We don't appreciate our own skill or competence because we're a very critical observer of our own abilities. As a result, we think that we're not particularly interesting and nobody is going to take us seriously. This leads to two negative thoughts that destroy our ability to think of ideas and regularly create new content:
- Imposter Syndrome - when we think we're not qualified to talk about something, we often hold back from putting ourselves out there.
- Fear of failure - when we think our content is likely to perform poorly, we see little point in putting in the effort upfront. This therefore becomes a self-fulfilling prophecy.
It's only when we get out of the bottle we discover how much we have to offer.
The best way to do this is by listening to others. Other people have a more objective opinion of our abilities and are happy to tell us what we're good at. And what they want to learn from us (like how you study or how you type fast etc.). This helps you to discover what sort of content you should be creating.
Asking your audience then is a fantastic way to get a bunch of new video ideas. The easiest way to do this is to post something on Twitter and Instagram saying something like "I want to make a video but need some ideas - what should I make a video about next?". From this, you'll receive loads of messages from fans literally telling you what they want to see. I now never worry about thinking of video ideas because the worst case scenario is I just ask my audience.
You might be thinking “well, that’s easy for you to say”, but even if you're 'billy no-mates' and have no audience yet, it's still possible to ask for ideas from your friends and family. This is a super easy way to generate a handful of video titles and get your channel flowing with ideas even before that first person subscribes.
🐦 Birdsong Technique
The Birdsong Technique comes from the idea that when you spend the time to research and learn about the chirping/warbling of different birds, you start to really appreciate the sounds they make. After a short time you'll also begin recognising what bird is singing each specific song. Rather than it being some random-ass background sound that most of us hear but ignore.
So by understanding the basics of birdsong, it suddenly takes on a whole new colouring. And it's basically the same with content lol.
When you're a content consumer, you sort of passively enjoy the things that other people have created. You don't think anything of it other than "this is kinda cool". But as soon as you decide to be the creator, everything shifts. You start consuming content as a creator, and begin thinking "how can I use this content in my next video/article".
So the birdsong technique is about recognising that all content is great for helping us to generate ideas.

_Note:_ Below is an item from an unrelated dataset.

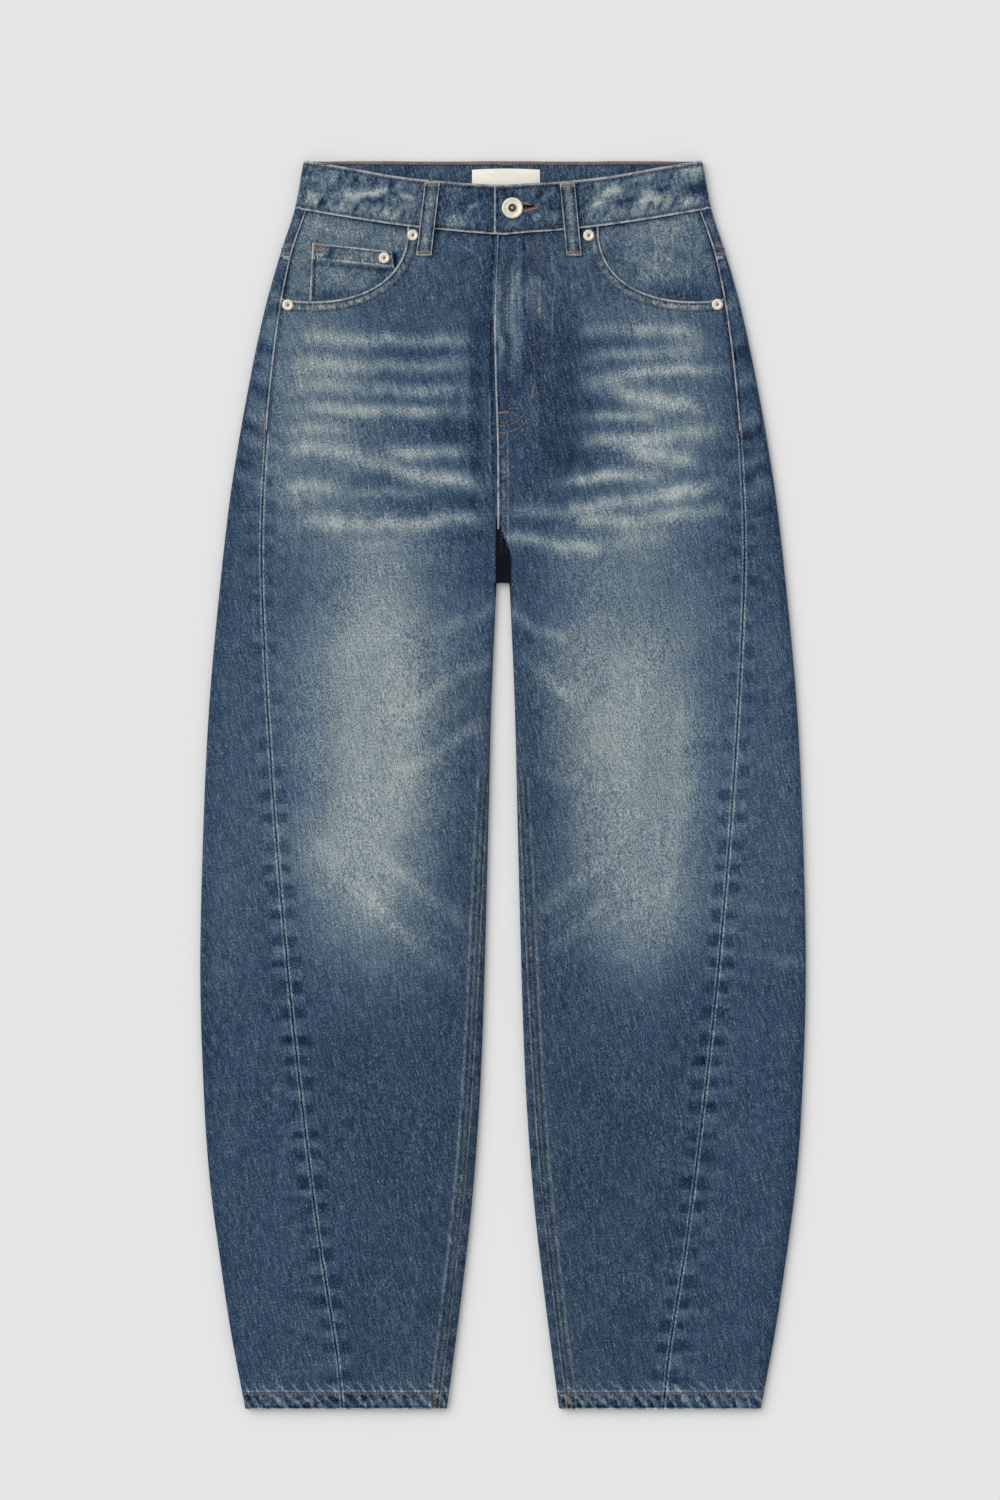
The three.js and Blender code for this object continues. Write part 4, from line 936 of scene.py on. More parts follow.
# Half width, height and normal angle of the back section, for columns from the outseam round to the inside
def backSection(side, down):
    gap, reach = jeans["seamGap"] / 2, jeans["foldReach"]
    count = {key: backLook[key] // thin for key in ("strip", "fold", "under", "seat", "inner")}
    outer = outerEdge(down)
    below = down >= jeans["crotch"]
    inner = np.where(below, innerEdge(down), 0)
    middle = (outer + inner) / 2
    start = outseam(down) + gap
    t = spread(count["strip"], 0.4)
    half = [mix(start, outer - reach, t)]
    angle = [np.full_like(half[0], 90.0)]
    turn = np.linspace(90, -90, count["fold"] + 1)[1:]
    half.append(outer - reach * (1 - np.cos(np.radians(turn))))
    angle.append(np.broadcast_to(turn, half[-1].shape))
    t = np.linspace(0, 1, count["under"] + 1)[1:]
    half.append(mix(outer - reach, middle, t))
    angle.append(np.full_like(half[-1], -90.0))

    t = np.linspace(0, 1, count["seat"] + count["inner"] + 1)[1:]
    upperHalf = mix(middle, gap, t)
    t = np.linspace(0, 1, count["seat"] + 1)[1:]
    seatHalf = mix(middle, inner + reach, t)
    roll = inseamRoll(down)
    finish = quarterArc * (1 + foldAngle(roll) / (np.pi / 2)) + np.maximum(0, roll - reach) - gap
    t = np.linspace(0, 1, count["inner"] + 1)[1:]
    arc = finish * t
    bend = np.clip(arc / quarterArc - 1, -1, 1) * 90
    foldHalf = inner + reach * (1 - np.cos(np.radians(bend))) + np.maximum(0, arc - 2 * quarterArc)
    innerHalf = np.where(below, np.concatenate([np.broadcast_to(seatHalf, (len(down), count["seat"])),
                                                foldHalf],
                                               axis=1), upperHalf)
    innerAngle = np.where(below, np.concatenate([np.full((len(down), count["seat"]), -90.0), bend],
                                                axis=1), -90.0)
    half.append(innerHalf)
    angle.append(innerAngle)
    return np.concatenate(half, axis=1), np.radians(np.concatenate(angle, axis=1))


# Half widths and angles where every column has its own distance down
def backGrid(side, downs):
    half = np.empty_like(downs)
    angle = np.empty_like(downs)
    for c in range(downs.shape[1]):
        halfAll, angleAll = backSection(side, downs[:, c:c + 1])
        half[:, c] = halfAll[:, c]
        angle[:, c] = angleAll[:, c]
    return half, angle


def backWash(x, down):
    half = np.abs(x)
    tone = backLook["base"] + 0.14 * bump(down, 210, 90) * bump(half, 100, 62)
    tone = tone + 0.16 * bump(down, 470, 130) * bump(half, 120, 60)
    for share, depth in ((0, 0), (0.6, 22), (1.3, 47), (2.1, 70)):
        crease = 640 + depth + 9 * wave(x, 3.3 + share, 70)
        tone = tone + 0.10 * bump(down, crease, 4) * bump(half, 130, 58)
    return tone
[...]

You can find ideas from lots of different places using this technique. I spend a lot of time on Twitter, listening to podcasts, reading articles on Instapaper, and reading books on my Kindle. And I'm constantly asking myself whether or not there's some interesting insight that I can use for my next video, article or newsletter. This is great because idea generation becomes a natural part of what I would be doing anyway.

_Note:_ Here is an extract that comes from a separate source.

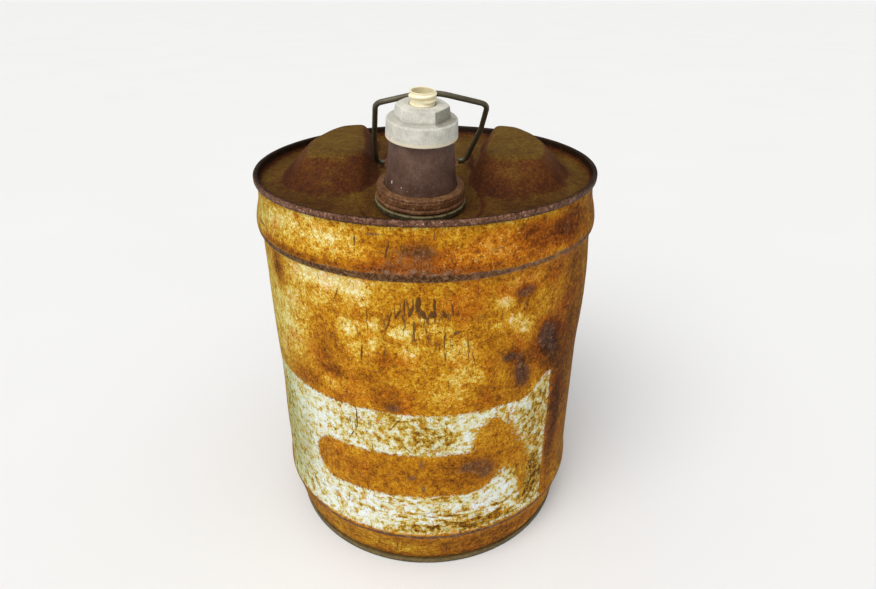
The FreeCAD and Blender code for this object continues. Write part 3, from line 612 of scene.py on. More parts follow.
class BodyFinish(Finish):
    """The body's material, with the noises that its layers share."""

    def __init__(self):
        super().__init__("aged_paint_over_rust")
        self.wobble = self.noise(9.0, 4.0, 0.6)
        self.grain = self.noise(1.4, 3.0, 0.7)
        self.fine = self.noise(3.4, 5.0, 0.72, warp=0.4)
        self.mottle = self.noise(10.0, 7.0, 0.70, warp=0.6)

    def speckled(self, value, fine, grain):
        """The value, made ragged by the fine and the grainy noise."""
        return self.add(value, self.times(self.fine, fine), self.times(self.grain, grain))

    def tone(self):
        """From dark rust to pale paint, livelier where the paint is pale."""
        ragged = self.speckled(self.times(self.mottle, 0.95), 1.25, 1.0)
        lively = self.math("MULTIPLY_ADD", self.step(self.field("tone"), 0.36, 0.86), 0.72, 0.64)
        broad = self.noise(42.0, 3.0, 0.5)
        return self.add(self.field("tone"), self.times(ragged, lively), self.times(broad, 0.12))

    def rusted_paint(self, tone):
        paint = self.ramp(
            tone,
            (0.06, (0.035, 0.011, 0.001)), (0.20, (0.105, 0.031, 0.001)),
            (0.33, (0.250, 0.078, 0.002)), (0.45, (0.410, 0.148, 0.003)),
            (0.57, (0.550, 0.250, 0.006)), (0.69, (0.650, 0.385, 0.026)),
            (0.82, (0.740, 0.585, 0.135)), (0.98, (0.850, 0.800, 0.460)))
        red = self.add(self.noise(24.0, 4.0, 0.6), self.times(self.fine, 0.6), self.field("reddened"))
        paint = self.tinted(self.times(self.step(red, 0.02, 0.26), 0.62), paint, (1.0, 0.62, 0.80))
        light = self.add(self.noise(2.6, 4.0, 0.66), self.times(self.field("tone"), 0.34),
                         self.times(self.field("reddened"), 0.15))
        paint = self.mix(self.times(self.step(light, 0.31, 0.35), 0.8), paint, (0.690, 0.440, 0.100))
        dark = self.add(self.noise(2.1, 4.0, 0.68), self.times(self.field("tone"), -0.20))
        return self.mix(self.times(self.step(dark, 0.01, 0.05), 0.75), paint, (0.100, 0.032, 0.003))

    def whole_enamel(self):
        """How whole the panel's enamel is: it flakes, and is dragged off along the body."""
        flakes = self.noise(6.0, 5.0, 0.62, warp=0.3)
        layers = self.noise(4.0, 4.0, 0.62, place=self.stretched(0.26, 0.26, 1.0))
        layers = self.times(self.math("SUBTRACT", layers, 0.05), self.field("dragged"))
        whole = self.add(self.field("enamel"), self.times(flakes, 1.1), self.times(layers, 4.0))
        return self.add(self.speckled(whole, 0.50, 0.30), 0.055)

    def enamel(self, whole):
        cream = self.ramp(
            self.math("MULTIPLY_ADD", whole, 1.6, 0.40),
            (0.10, (0.120, 0.042, 0.003)), (0.27, (0.330, 0.150, 0.008)),
            (0.40, (0.520, 0.330, 0.036)), (0.47, (0.640, 0.540, 0.170)),
            (0.55, (0.700, 0.690, 0.430)), (0.68, (0.740, 0.770, 0.680)),
            (0.90, (0.780, 0.850, 0.880)))
        greyer = self.step(self.speckled(self.field("panel_tone"), 1.2, 0.9), 0.62, 0.30)
        return self.tinted(self.times(greyer, 0.9), cream, (0.60, 0.56, 0.36))

    def coverage(self):
        """Where the panel is: inside its outline, outside its bar and not broken through."""
        ragged = self.times(self.speckled(self.times(self.wobble, 8.0), 9.0, 5.0), 0.8)
        in_panel = self.step(self.add(self.field("panel"), ragged), -0.8, 1.2)
        out_of_slot = self.step(self.add(self.field("slot_edge"), ragged), -1.2, 2.0)
        broken = self.times(self.speckled(self.wobble, 2.2, 1.0), 20.0)
        kept = self.step(self.add(self.field("breaks"), broken, -4.4), 1.6, -0.9)
        return self.times(self.times(in_panel, out_of_slot), kept)

    def stained(self, colour):
        """The colour under dark stains, and how much of it they cover."""
        stain = self.add(self.field("stain"), self.times(self.mottle, 1.5))
        covered = self.step(self.speckled(stain, 1.3, 0.5), 0.34, 0.74)
        dark = self.ramp(
            self.speckled(0.5, 1.4, 1.0),
            (0.30, (0.035, 0.015, 0.009)), (0.58, (0.115, 0.056, 0.034)),
            (0.86, (0.330, 0.160, 0.070)))
        return self.mix(self.times(covered, 0.80), colour, dark), covered

    def with_rust_and_shade_lines(self, colour):
        # Dark lines of bare rust, with painted shade under the bead and at the step.
        rust_and_shade_line = self.add(self.field("rust_and_shade_line"), self.times(self.wobble, 1.1))
        covered = self.step(self.speckled(rust_and_shade_line, 1.3, 0.7), 0.34, 0.66)
        rust_and_shade_colour = self.ramp(
            self.add(self.speckled(0.62, 1.5, 1.0), self.times(self.field("rust_and_shade_line"), -0.22)),
            (0.22, (0.024, 0.010, 0.004)), (0.50, (0.130, 0.068, 0.040)),
            (0.84, (0.300, 0.190, 0.130)))
        return self.mix(self.times(covered, 0.90), colour, rust_and_shade_colour)

    def strokes(self):
        """The deep scratches, each a ragged ellipse around its own leaning line."""
        bent_around = self.speckled(self.field("along"), 4.0, 1.6)
        bent_level = self.add(self.field("level"), self.times(self.wobble, 6.0))
        marks = []
        for azimuth, z, half_width, half_height, lean, strength in STROKES:
            up = self.math("SUBTRACT", bent_level, z)
            across = self.math("SUBTRACT", bent_around, math.radians(azimuth) * BODY_RADIUS)
            across = self.math("MULTIPLY_ADD", up, lean, across)
            across = self.times(across, 1 / half_width)
            up = self.times(up, 1 / half_height)
            away = self.math("MULTIPLY_ADD", across, across, self.times(up, up))
            marks.append(self.math("MULTIPLY_ADD", away, -strength, strength))
        deepest = marks[0]
        for mark in marks[1:]:
            deepest = self.math("MAXIMUM", deepest, mark)
        return self.step(self.speckled(deepest, 1.5, 1.2), 0.18, 0.34)

    def fine_scratches(self, place, size, where, low, high):
        """Fine scratches, drawn out along the stretched place and denser in one field."""
        scratches = self.noise(size, 3.0, 0.6, place=place)
        scratches = self.add(scratches, self.times(self.field(where), 0.26))
        return self.step(self.add(scratches, self.times(self.grain, 0.4)), low, high)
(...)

There's just one thing you should keep in mind - if the content you consume is very different from the content you create, something is going wrong. In an ideal world, the stuff you're consuming would have some correlation to the stuff you're creating. This makes the whole creation process a lot more streamlined.
⛏ Coal Mining
The idea behind Coal Mining is that you are actively looking for 'hot spots'. And a hot spot is an area where you're likely to find coal (i.e. video ideas) if you start digging. This coal can then be used to create diamonds (i.e. banging video content).
In other words, the Coal Mining technique is when you are actively mining for video ideas from other sources.
Depending on your niche and the content you're producing, there's likely to be a number of different hot spots you can keep going back to from across the internet to generate ideas. Whenever you find one of these hot spots (like a YouTube channel, podcast, or website), and you can sense that there's a lot of content that ties in nicely with the stuff you want to make, you just make a note of the link. These links then go into our Coal Mine for future reference.
Original Source vs Derivative
When you're starting out with the Coal Mining technique it's totally fine to use a blog post and apply your own lens to it when creating a YouTube video. But over time, as you become more of an authority in your field, you want to go to the original sources and have your own interpretation of it. Rather than using already distilled content that's a third or fourth derivative of the original research paper.
We can't all get rich selling each other's shoes
This phrase captures the idea nicely.
At the start, you certainly can get rich doing this. For example, I'm learning to draw but not trying to make any original art. I'm just copying references of superheroes as best I can so I can learn the ropes. The same is fine when you're learning to make YouTube videos.
But over time you want to go back to the original sources and make yourself an authority in a space, rather than distilling the wisdom of others. This is the only way for you to think of unique video ideas and reach your full potential, as you'll no longer be 'selling other people's shoes'.
🏗 Building Systems
The ABC method of idea generation is only as good as the system behind it. If you don't have a system to properly store/capture your ideas you're just going to forget them all. This clearly isn't very helpful.
Ideally you want to write all your ideas down as quickly as possible. The easiest way of doing this is probably to just make a note of everything in your phone's default notes app, but this is still pretty slow.
My solution was something I call the 'magic insight logging framework'. I talk about this and my other systems for capturing ideas in a lot more depth on my course, the Part-Time YouTuber Academy. But the essential point is that if you use an app like Readwise, you can quickly share all the things that resonate with you into the app from Kindle, Instapaper, podcasts, and Twitter. These insights can then be directly shared into something like Notion (my favourite app), which makes it super easy to build a database of video ideas.
As I already mentioned, If you want to hear more about the systems and workflow I use for YouTube (including my Idea Generation Machine) this is something I spend a lot of time discussing during the PTYA - so make sure you sign up if this interests you. I've also got a FREE 7-day YouTuber crash-course that gives some further information about how and why to get started on YouTube. You can sign up here:
The objective as a YouTuber is to never run out of ideas. If you're lacking ideas, you're not going to consistently create content and each video will feel like a heavy lift. This will inevitably end in you giving up.
So having different methods to effortlessly generate and capture ideas - like the ABC method - is key to finding success and enjoying your YouTube journey.